La pregunta es si, más allá del interminable flujo de insultos y contra insultos que esto genera en las mañaneras y las redes sociales, todo esto hace alguna diferencia. La libertad de expresión es parte inherente a la cultura nacional, como ilustran Posadas y el Ahuizote en la era porfiriana: medios indirectos para esquivar la censura que ahora se pretende reinstalar a través de la intimidación y descalificación. Desde luego, hay naciones, especialmente China, que han logrado un enorme éxito económico sin contar con libertad de expresión, pero eso les fue posible, al menos en la era de Deng Xiaoping, con mecanismos que generaban certidumbre y confianza en el proceder gubernamental, como de alguna manera ocurría en el México post revolucionario.

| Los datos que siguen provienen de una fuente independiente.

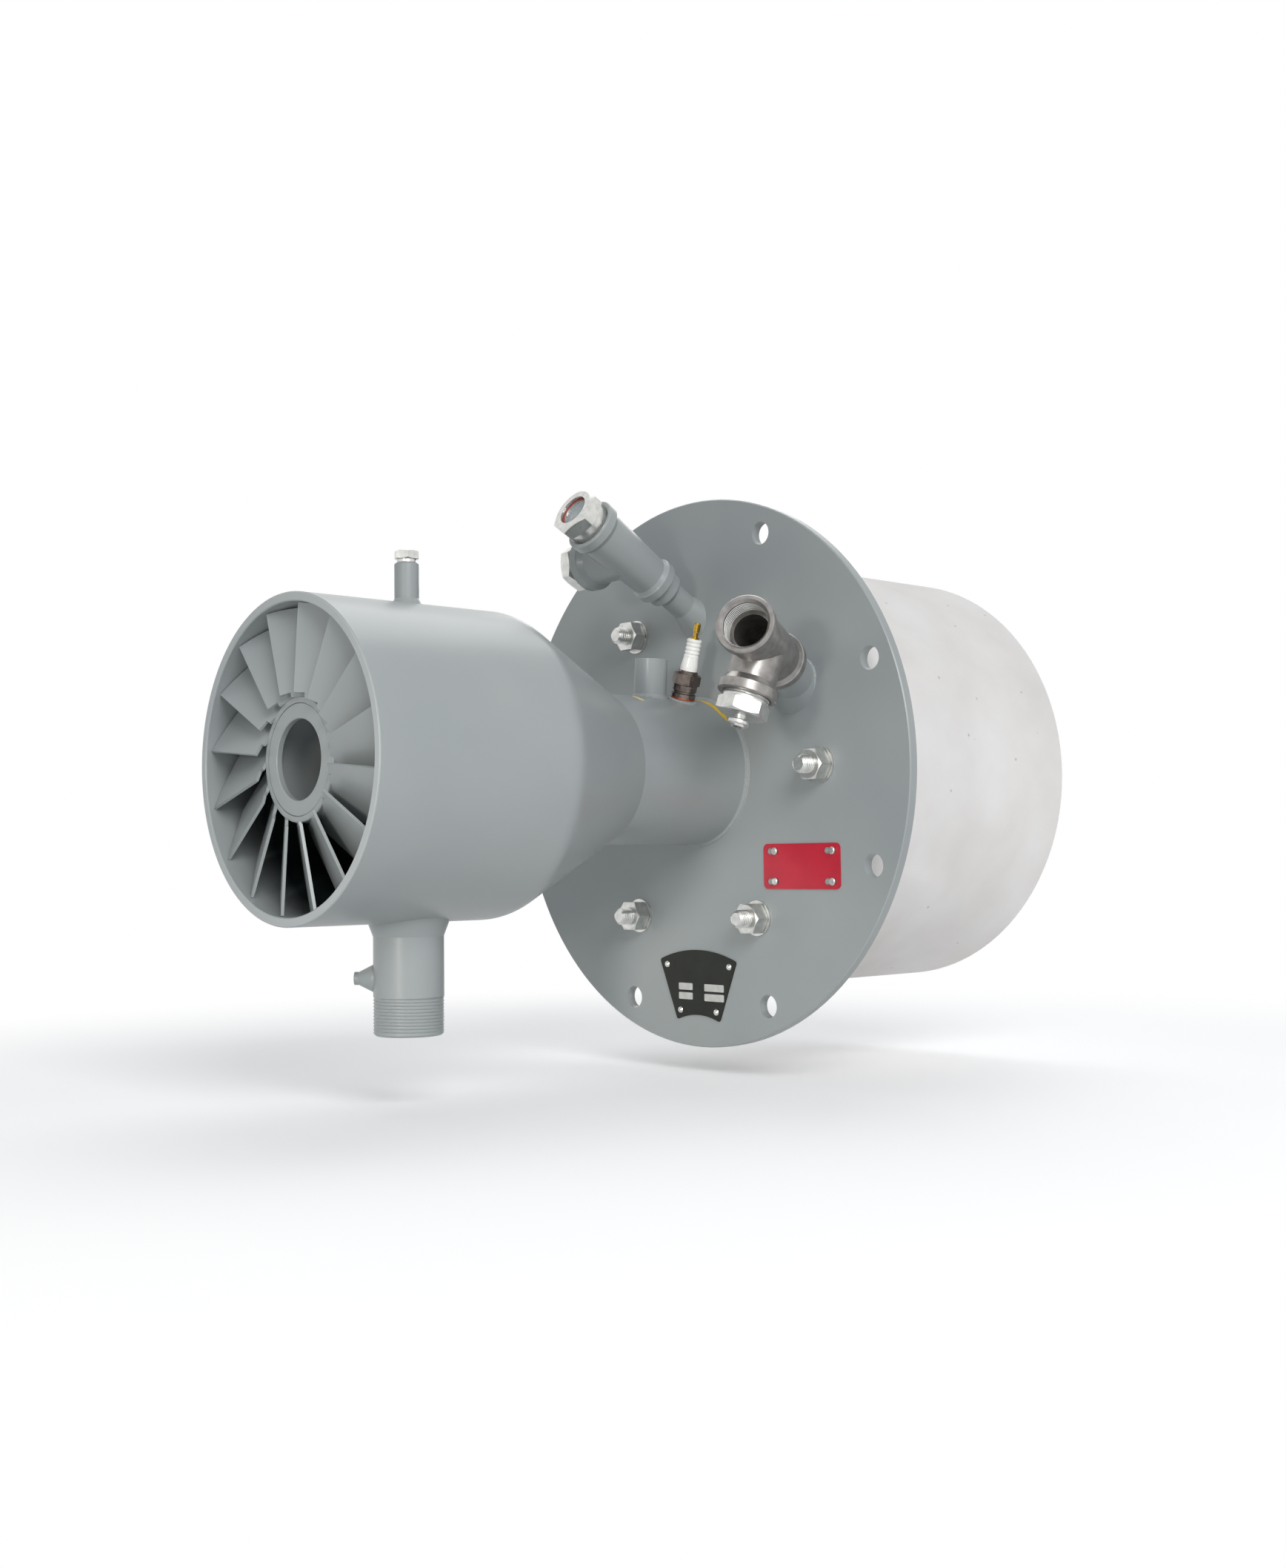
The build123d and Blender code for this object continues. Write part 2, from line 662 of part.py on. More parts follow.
tee_start = TEE_CENTRE - TEE_HALF
tee_end = TEE_CENTRE + TEE_HALF
sight = port_section(SIGHT_TURN)
scanner = port_section(SCANNER_TURN)
sight_branch = branch_section(SIGHT_TURN, SIGHT_BRANCH_TURN)
scanner_branch = branch_section(SCANNER_TURN, SCANNER_BRANCH_TURN)
socket_r = TEE_SOCKET_D / 2
small_socket_r = 13.2
band_r = TEE_BAND_D / 2
body_r = TEE_BODY_D / 2

with BuildPart() as sight_pipe:
    port_pipe(SIGHT_TURN, SIGHT_PIPE_D, SIGHT_PIPE_WALL, tee_start)
save(sight_pipe, "sight_pipe")

with BuildPart() as sight_collar:
    collar_start = tee_start - COLLAR_LENGTH
    turned(
        [
            (collar_start, SIGHT_PIPE_D / 2),
            (collar_start + 4.5, COLLAR_D / 2),
            (tee_start, COLLAR_D / 2),
            (tee_start, small_socket_r),
            (tee_start + 13, small_socket_r),
            (tee_start + 13, SIGHT_PIPE_D / 2 - SIGHT_PIPE_WALL),
            (tee_start, SIGHT_PIPE_D / 2 - SIGHT_PIPE_WALL),
            (tee_start, SIGHT_PIPE_D / 2),
        ],
        sight,
    )
save(sight_collar, "sight_reducing_collar")

with BuildPart() as sight_tee:
    tee_shell(
        SIGHT_TURN,
        SIGHT_BRANCH_TURN,
        [
            (tee_start, 0),
            (tee_start, SMALL_BAND_D / 2 - 0.8),
            (tee_start + 0.8, SMALL_BAND_D / 2),
            (tee_start + 7.2, SMALL_BAND_D / 2),
            (tee_start + 8, SMALL_BAND_D / 2 - 0.8),
            (tee_start + 11, SMALL_BODY_D / 2),
            (tee_end - 11, body_r),
            (tee_end - 8, band_r - 0.8),
            (tee_end - 7.2, band_r),
            (tee_end - 0.8, band_r),
            (tee_end, band_r - 0.8),
            (tee_end, 0),
        ],
    )
    rod(tee_start - 1, tee_end + 1, 10.0, sight, Mode.SUBTRACT)
    rod(tee_start - 1, tee_start + 13, small_socket_r, sight, Mode.SUBTRACT)
    rod(TEE_CENTRE - 8, tee_end, TEE_BORE_D / 2, sight, Mode.SUBTRACT)
    socket(tee_end, tee_end - TEE_SOCKET_DEPTH, sight)
    rod(0, TEE_HALF, TEE_BORE_D / 2, sight_branch, Mode.SUBTRACT)
    socket(TEE_HALF, TEE_HALF - TEE_SOCKET_DEPTH, sight_branch)
save(sight_tee, "sight_tee")

with BuildPart() as bushing:
    neck_end = tee_end + 7.5
    bushing_end = neck_end + 11.5
    hexagon(neck_end, bushing_end, SIGHT_HEX_AF, sight)
    rod(tee_end - 14, neck_end + 1, socket_r - FIT, sight)
    rod(tee_end - 15, bushing_end + 1, 9.5, sight, Mode.SUBTRACT)
    rod(bushing_end - 8.5, bushing_end + 1, 12.2, sight, Mode.SUBTRACT)
save(bushing, "sight_bushing")

with BuildPart() as lens:
    lens_start = bushing_end - 8.5
    turned([(lens_start, 0), (lens_start, 12.2), (lens_start + 5, 12.2), (lens_start + 5.6, 11.4), (lens_start + 5.6, 0)], sight)
save(lens, "sight_glass")

with BuildPart() as side_plug:
    hexagon(TEE_HALF + 4.5, TEE_HALF + 15, SIDE_HEX_AF, sight_branch)
    rod(TEE_HALF - 13, TEE_HALF + 6, socket_r, sight_branch)
    rod(TEE_HALF - 14, TEE_HALF + 9, 9.0, sight_branch, Mode.SUBTRACT)
save(side_plug, "sight_side_plug")

with BuildPart() as scanner_pipe:
    port_pipe(SCANNER_TURN, SCANNER_PIPE_D, SCANNER_PIPE_WALL, tee_start + 14)
save(scanner_pipe, "scanner_pipe")

with BuildPart() as scanner_tee:
    lip = band_r - 0.8
    tee_shell(
        SCANNER_TURN,
        SCANNER_BRANCH_TURN,
        [
            (tee_start, 0),
            (tee_start, lip),
            (tee_start + 0.8, band_r),
            (tee_start + 7.2, band_r),
            (tee_start + 8, lip),
            (tee_start + 11, body_r),
            (tee_end - 11, body_r),
            (tee_end - 8, lip),
            (tee_end - 7.2, band_r),
            (tee_end - 0.8, band_r),
            (tee_end, lip),
            (tee_end, 0),
        ],
    )
    rod(tee_start - 1, tee_end + 1, TEE_BORE_D / 2, scanner, Mode.SUBTRACT)
    rod(tee_start - 1, tee_start + 14, SCANNER_PIPE_D / 2, scanner, Mode.SUBTRACT)
    socket(tee_end, tee_end - TEE_SOCKET_DEPTH, scanner)
    rod(0, TEE_HALF, TEE_BORE_D / 2, scanner_branch, Mode.SUBTRACT)
    socket(TEE_HALF, TEE_HALF - TEE_SOCKET_DEPTH, scanner_branch)
save(scanner_tee, "scanner_tee")

with BuildPart() as hex_bushing:
    hexagon(TEE_HALF + 3.5, TEE_HALF + 14.5, SIDE_HEX_AF, scanner_branch)
    rod(TEE_HALF - 13, TEE_HALF + 4, socket_r, scanner_branch)
    rod(TEE_HALF - 14, TEE_HALF + 15, 6.5, scanner_branch, Mode.SUBTRACT)
save(hex_bushing, "scanner_hex_bushing")

with BuildPart() as air_fitting:
    fitting_start = TEE_HALF + 14.5
    turned(
        [
            (TEE_HALF, 3.0),
            (TEE_HALF, 6.5),
            (fitting_start, 6.5),
            (fitting_start, 4.4),
            (fitting_start + 2.6, 3.8),
            (fitting_start + 4.4, 7.6),
            (fitting_start + 6.4, 7.6),
            (fitting_start + 7.2, 5.6),
            (fitting_start + 8.5, 5.0),
            (fitting_start + 8.5, 3.0),
        ],
        scanner_branch,
    )
save(air_fitting, "scanner_air_fitting")

# ---------------------------------------------------------------- block and its studs

with BuildPart() as gasket:
    turned(
        [(FLANGE_T, THROAT_R + 2), (FLANGE_T, GASKET_R), (BLOCK_X, GASKET_R), (BLOCK_X, THROAT_R + 2)],
        burner_line,
    )
    with BuildSketch(flange_plane(BLOCK_X)):
        with PolarLocations(STUD_CIRCLE_D / 2, STUD_COUNT, start_angle=90 - STUD_START):
            Circle(STUD_D / 2)
    extrude(amount=GASKET_T, mode=Mode.SUBTRACT)
    rod(-GASKET_R, BLOCK_X, SIGHT_PIPE_D / 2, sight, Mode.SUBTRACT)
    rod(-GASKET_R, BLOCK_X, SCANNER_PIPE_D / 2, scanner, Mode.SUBTRACT)
save(gasket, "block_gasket")

with BuildPart() as block:
    turned(
        [
            (BLOCK_X, TUNNEL_R0),
            (BLOCK_X, BLOCK_R - BLOCK_EDGE),
            (BLOCK_X + BLOCK_EDGE, BLOCK_R),
            (BLOCK_END_X - BLOCK_EDGE, BLOCK_R),
            (BLOCK_END_X, BLOCK_R - BLOCK_EDGE),
            (BLOCK_END_X, TUNNEL_R1),
            (BLOCK_X + 20, TUNNEL_R0),
        ],
        burner_line,
    )
    with BuildSketch(flange_plane(BLOCK_X + STUD_IN_BLOCK)):
        with PolarLocations(STUD_CIRCLE_D / 2, STUD_COUNT, start_angle=90 - STUD_START):
            Circle(STUD_D / 2)
    extrude(amount=STUD_IN_BLOCK, mode=Mode.SUBTRACT)
    rod(-BLOCK_R, BLOCK_X, SIGHT_PIPE_D / 2 - SIGHT_PIPE_WALL, sight, Mode.SUBTRACT)
    rod(-BLOCK_R, BLOCK_X, SCANNER_PIPE_D / 2 - SCANNER_PIPE_WALL, scanner, Mode.SUBTRACT)
save(block, "refractory_block")

stud_line = section(Vector(0, 0, 0), Vector(0, 0, 1), Vector(1, 0, 0))

with BuildPart() as stud:
    stud_r = STUD_D / 2
    back = -BLOCK_X - STUD_IN_BLOCK
    turned(
        [(back, 0), (back, stud_r), (STUD_FRONT - 1.6, stud_r), (STUD_FRONT, stud_r - 1.6), (STUD_FRONT, 0)],
        stud_line,
    )

with BuildPart() as nut:
    hexagon(WASHER_T, WASHER_T + NUT_H, NUT_AF, stud_line)
    rod(0, 40, STUD_D / 2, stud_line, Mode.SUBTRACT)

with BuildPart() as washer:
    rod(0, WASHER_T, WASHER_D / 2, stud_line)
    rod(-1, 40, STUD_D / 2, stud_line, Mode.SUBTRACT)


for piece, name in ((stud, "block_studs"), (nut, "stud_nuts"), (washer, "stud_washers")):
    with BuildPart(flange_plane(0)) as group:
        with PolarLocations(STUD_CIRCLE_D / 2, STUD_COUNT, start_angle=90 - STUD_START):
            add(piece.part)
    save(group, name)

# ---------------------------------------------------------------- plates

fan_low = 90 - NAME_HALF_ANGLE
fan_sweep = 2 * NAME_HALF_ANGLE
name_centre = Vector(0, NAME_CENTRE_Z)
rivet_spots = [
    name_centre + Vector(NAME_R_OUT - 6.5, 0).rotate(Axis.Z, 90 - NAME_HALF_ANGLE + 3.2),
    name_centre + Vector(NAME_R_OUT - 6.5, 0).rotate(Axis.Z, 90 + NAME_HALF_ANGLE - 3.2),
    name_centre + Vector(NAME_R_IN + 6.0, 0).rotate(Axis.Z, 90 - NAME_HALF_ANGLE + 5.2),
    name_centre + Vector(NAME_R_IN + 6.0, 0).rotate(Axis.Z, 90 + NAME_HALF_ANGLE - 5.2),
]
slot_x = NOTICE_W / 2 - 9.5
slot_y = NOTICE_H / 2 - 5.6
slot_spots = [(sx * slot_x - NOTICE_Y, sy * slot_y + NOTICE_Z) for sx in (-1, 1) for sy in (-1, 1)]
screw_spots = [(x + 2.6, y) for x, y in slot_spots]

with BuildPart() as name_plate:
    with BuildSketch(flange_plane(0)):
        with BuildLine():
            outer = CenterArc((0, NAME_CENTRE_Z), NAME_R_OUT, fan_low, fan_sweep)
            inner = CenterArc((0, NAME_CENTRE_Z), NAME_R_IN, fan_low, fan_sweep)
            Line(outer @ 0, inner @ 0)
            Line(outer @ 1, inner @ 1)
        make_face()
        with Locations(*rivet_spots):
            Circle(RIVET_D / 2, mode=Mode.SUBTRACT)
    extrude(amount=PLATE_T)
    fillet(name_plate.edges().filter_by(Axis.X).filter_by(lambda e: e.length < 2), 2.0)
save(name_plate, "name_plate")

with BuildPart() as notice:
    with BuildSketch(flange_plane(0)):
        with Locations((-NOTICE_Y, NOTICE_Z)):
            RectangleRounded(NOTICE_W, NOTICE_H, NOTICE_CORNER_R)
        with Locations(*slot_spots):
            SlotOverall(12, 4.6, mode=Mode.SUBTRACT)
    extrude(amount=PLATE_T)
save(notice, "notice_plate")

with BuildPart() as rivet:
    rod(0, PLATE_T, RIVET_D / 2, stud_line)
    turned(
        [
            (PLATE_T, 0),
            (PLATE_T, RIVET_HEAD_D / 2),
            (PLATE_T + RIVET_HEAD_T * 0.6, RIVET_HEAD_D / 2 - 0.5),
            (PLATE_T + RIVET_HEAD_T, RIVET_HEAD_D / 4),
            (PLATE_T + RIVET_HEAD_T, 0),
        ],
        stud_line,
    )

with BuildPart() as screw:
    rod(0, PLATE_T, RIVET_D / 2, stud_line)
    rod(PLATE_T, PLATE_T + 2.0, SCREW_HEAD_D / 2, stud_line)
    chamfer(screw.edges().filter_by(GeomType.CIRCLE).group_by(Axis.Z)[-1], 0.6)

for piece, spots, name in (
    (rivet, rivet_spots, "name_plate_rivets"),
    (screw, screw_spots, "notice_plate_screws"),
):
    with BuildPart(flange_plane(0)) as group:
        with Locations(*spots):
            add(piece.part)
    save(group, name)
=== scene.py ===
import json
import math

import bmesh
import bpy
from mathutils import Matrix, Vector


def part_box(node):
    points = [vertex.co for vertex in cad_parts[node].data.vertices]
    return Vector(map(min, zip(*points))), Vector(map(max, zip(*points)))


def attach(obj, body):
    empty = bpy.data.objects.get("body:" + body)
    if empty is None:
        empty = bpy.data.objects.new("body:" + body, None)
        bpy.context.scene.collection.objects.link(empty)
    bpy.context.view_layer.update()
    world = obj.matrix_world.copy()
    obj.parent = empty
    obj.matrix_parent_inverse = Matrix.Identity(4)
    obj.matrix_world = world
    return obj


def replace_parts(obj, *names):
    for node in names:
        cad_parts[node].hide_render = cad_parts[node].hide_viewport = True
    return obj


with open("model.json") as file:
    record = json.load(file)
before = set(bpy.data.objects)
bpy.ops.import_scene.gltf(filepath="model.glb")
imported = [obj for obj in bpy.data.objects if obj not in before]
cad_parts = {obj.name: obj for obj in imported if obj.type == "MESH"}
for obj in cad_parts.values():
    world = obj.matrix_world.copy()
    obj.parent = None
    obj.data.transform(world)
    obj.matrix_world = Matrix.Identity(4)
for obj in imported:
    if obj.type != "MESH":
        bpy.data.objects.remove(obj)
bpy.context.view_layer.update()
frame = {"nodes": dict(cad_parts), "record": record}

# Industrial gas burner, in metres, in the frame of the CAD model.
# +X runs along the burner axis into the furnace and +Z is up.
# Turns are in degrees about the burner axis, from +Z towards -Y.

# ---------------------------------------------------------------- sizes

THROAT_R = 0.05715
DRUM_R = 0.10955
DRUM_IN_R = 0.1032
DRUM_FRONT_X = -0.3745
DRUM_SKIN = 0.002           # inside the drum means deeper in the wall than this
RIM_HIGHLIGHT_DEPTHS = (0.0001, 0.0005)   # depths behind the rim over which the painted highlight on its front face ends
INNER_SHADE_DEPTHS = (0.016, 0.045)      # depths behind the rim over which painted shade darkens the inner wall

VANE_COUNT = 16
VANE_START = math.radians(5.5)
VANE_X = -0.369
VANE_ANGLE = math.radians(60)
VANE_CHORD = 0.042
VANE_T = 0.002
VANE_NOTCH = 0.008
VANE_NOTCH_RISE = 0.0025
VANE_CORNER = 0.0001        # length over which the notch steps down to the hub
VANE_IN_HUB = 0.0005
VANE_GAP = 0.0006           # to the drum wall at the front edge
VANE_GAP_GAIN = 0.0020      # and this much more at the rear edge
VANE_STEPS = 8
HUB_R = 0.0415
HUB_IN_R = 0.0375
HUB_BORE_R = 0.027
HUB_FACE_X = -0.364
HUB_EDGE = 0.0005
HUB_RING_T = 0.004
HUB_RING_R = HUB_IN_R - 0.0002

STUD_COUNT = 6
STUD_CIRCLE_R = 0.13175
STUD_START = 30
STUD_R = 0.00635
STUD_END_X = -0.0245
STUD_CHAMFER = 0.0015
NUT_FRONT_X = -0.0141

GAS_X = -0.277
GAS_PIPE_R = 0.02415
GAS_THREAD_R = 0.02365
GAS_THREAD_TOP_Z = -0.1595
GAS_THREAD_L = 0.0242

NIPPLE_R = 0.00855
STUB_X = -0.0525
STUB_TURN = 4.5
STUB_R = 0.0127
IGNITER_X = -0.0305
IGNITER_TURN = 18
IGNITER_BOSS_R = 0.010

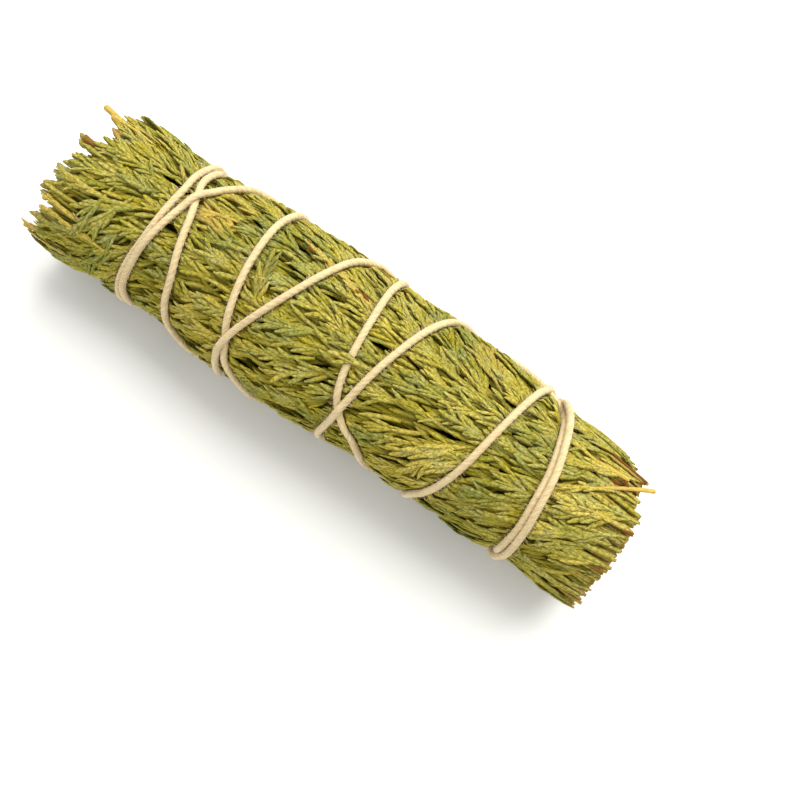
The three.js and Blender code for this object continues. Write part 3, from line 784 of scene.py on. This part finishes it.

Sin embargo, México no es China, ni comparte su historia y cultura. En ese contexto, sin libertad de expresión y sin fuentes de confianza, el país no puede prosperar. Tampoco es evidente que las tácticas de Xi Jinping de controlarlo todo, centralizar el poder y perpetuarse, vayan a lograr mejores resultados que los que tuvo Mao en su tiempo.

En un intercambio al inicio de la revolución rusa, Lenin preguntaba: “¿Por qué habríamos de molestarnos en responderle a Kautsky? Él debería respondernos a nosotros y luego tendríamos que responderle a su respuesta. No habría fin a eso. Sería suficiente anunciar que Kautsky es un traidor a la clase obrera y todo mundo entendería de inmediato”. Esa es la manera del gobierno: intimidar. Quizá efectiva para el control, pero ciertamente no para el progreso.